Onozaki adds that another layer of this experience worthwhile to an outsider is the changing qualities of architecture and nature of religion across time. By traveling to various sites around Japan, a visitor will see just how drastically the florid Zuihoden Mausoleum in Sendai differs from the rustic, ancient Izumo Grand Shrine in Shimane. These divergent forms offer a greater variety of art and history to appreciate, and provide a lens into the way that spirituality in Japan adapted to new times.
All of this is hardly to mention morality. Onozaki believes that the greatest role Buddhism can play in modern Japan is by advocating open-mindedness.
“Japanese Buddhism has a basic attitude of forgiveness, compassion and mercy,” Onozaki says. This tolerance lies at the heart of spirituality in Japan, where people do not strictly follow one religion but freely drift among religious beliefs, practices, and faiths. Onozaki says that open-mindedness is especially needed in a digital age in which we are often so quick to criticize and dismiss others.
A tale of two temples
Japan’s spiritual geography has refined my relationship with my own faith. Temples and shrines have taken my own dialogue with Judaism in new directions.

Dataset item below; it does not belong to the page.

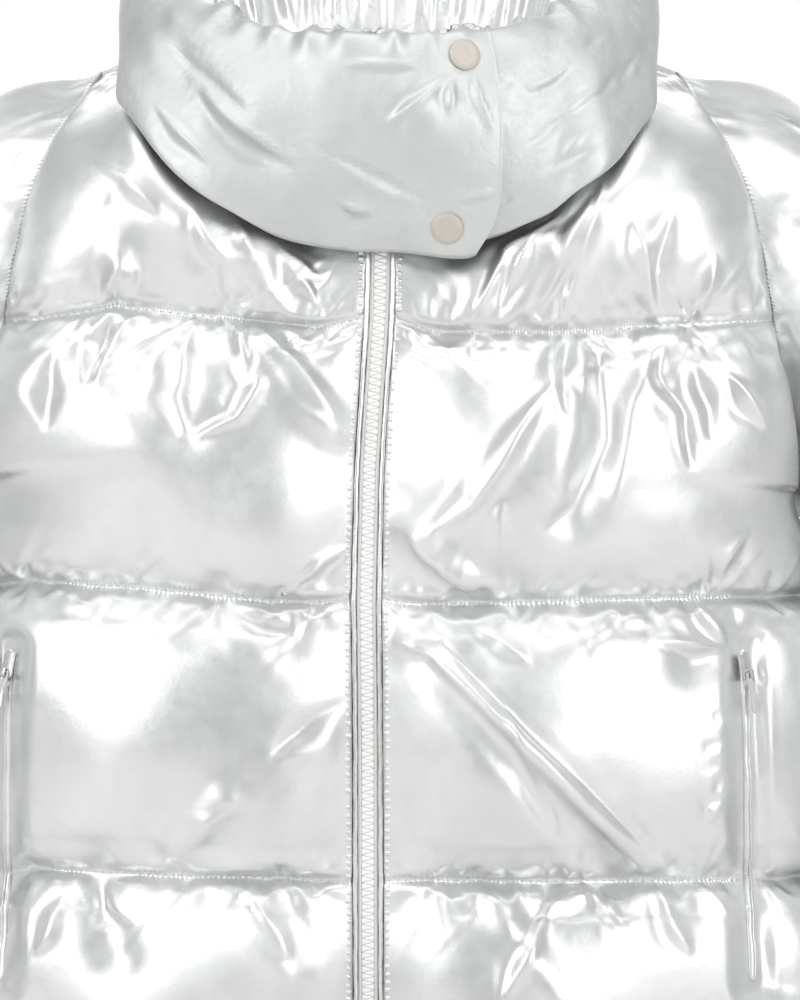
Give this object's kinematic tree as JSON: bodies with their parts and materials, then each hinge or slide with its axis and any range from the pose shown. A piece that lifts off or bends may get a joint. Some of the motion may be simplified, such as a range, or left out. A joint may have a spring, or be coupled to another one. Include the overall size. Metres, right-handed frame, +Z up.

For one, the network of texts, rituals and deities at these monuments contrasts with my own religious background. The practice of private prayer at Shinto shrines, or meditation at Buddhist temples, is a world apart from the communal Jewish prayers and songs I grew up with. But, as with any act of cultural exchange, interacting with these unique customs helps me grow. Without easy access to a Jewish community in Nagoya, I’ve developed new spiritual practice due to the presence of the temples and shrines. For example, a visit to a temple when traveling has become my time for religious study and reflection.
I’ve even come to celebrate the Jewish New Year with a mountain climb and a shrine visit. The muscle pain, accompanied by sweeping views of the landscape and the jangle of temple bells, feels strangely similar to hearing the call of the Shofar in synagogue after minutes of suspended, silent prayer.
Onozaki advises foreign residents in Japan to open their arms to temples and shrines, not for the sake of tourism but instead as a personal act of spirituality. Preparing and eating traditional vegetarian food in a temple, for example, or practicing zazen meditation, are unique experiences felt with all five of the senses. They can lead to new forms of spirituality and morality when taken on with genuine enthusiasm.
I could not be more grateful for the abundant spiritual sites throughout the Japanese landscape. Above all, it’s remarkable how open they are. Even outsiders can take advantage of their architecture, their natural beauty and their spiritual depths.